PROVIDED MATERIAL -
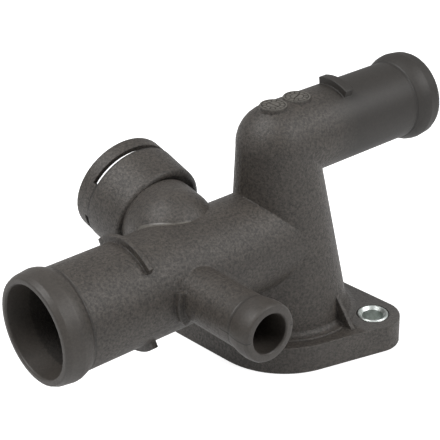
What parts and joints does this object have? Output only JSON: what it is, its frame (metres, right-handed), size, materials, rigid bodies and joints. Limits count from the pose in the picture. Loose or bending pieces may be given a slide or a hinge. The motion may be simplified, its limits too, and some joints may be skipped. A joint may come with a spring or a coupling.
{
  "type": "coolant flange",
  "caption": "Moulded coolant flange: a tapered riser on a two-bolt oval flange, hose spigots at right angles and a clip-slotted sensor socket.",
  "frame": {"origin": "centre of the engine port, on the joint face of the bolt flange", "axes": "+Z away from the engine block along the riser, +X along the medium hose spigot, -X along the large one, -Y along the small one"},
  "size_m": [0.1491, 0.0925, 0.0838],
  "materials": {
    "polyamide": "matte black glass-filled polyamide with a faint fibre mottle",
    "zinc_steel": "bright zinc-plated steel",
    "seal_rubber": "black moulded rubber"
  },
  "bodies": {
    "root": {"housing": "polyamide", "front_sleeve": "zinc_steel", "rear_sleeve": "zinc_steel", "flange_seal": "seal_rubber"}
  },
  "joints": []
}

WHAT TO WORK ON -
Repeat the material above in full, exactly as it stands.

FULL SOLUTION -
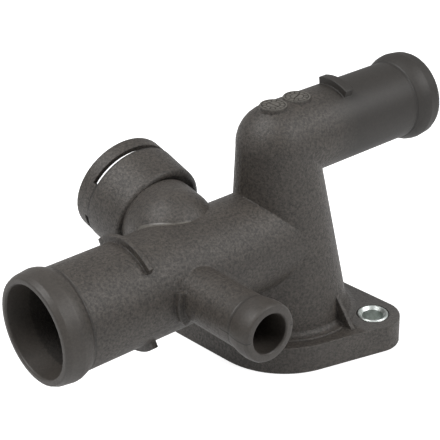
What parts and joints does this object have? Output only JSON: what it is, its frame (metres, right-handed), size, materials, rigid bodies and joints. Limits count from the pose in the picture. Loose or bending pieces may be given a slide or a hinge. The motion may be simplified, its limits too, and some joints may be skipped. A joint may come with a spring or a coupling.
{
  "type": "coolant flange",
  "caption": "Moulded coolant flange: a tapered riser on a two-bolt oval flange, hose spigots at right angles and a clip-slotted sensor socket.",
  "frame": {"origin": "centre of the engine port, on the joint face of the bolt flange", "axes": "+Z away from the engine block along the riser, +X along the medium hose spigot, -X along the large one, -Y along the small one"},
  "size_m": [0.1491, 0.0925, 0.0838],
  "materials": {
    "polyamide": "matte black glass-filled polyamide with a faint fibre mottle",
    "zinc_steel": "bright zinc-plated steel",
    "seal_rubber": "black moulded rubber"
  },
  "bodies": {
    "root": {"housing": "polyamide", "front_sleeve": "zinc_steel", "rear_sleeve": "zinc_steel", "flange_seal": "seal_rubber"}
  },
  "joints": []
}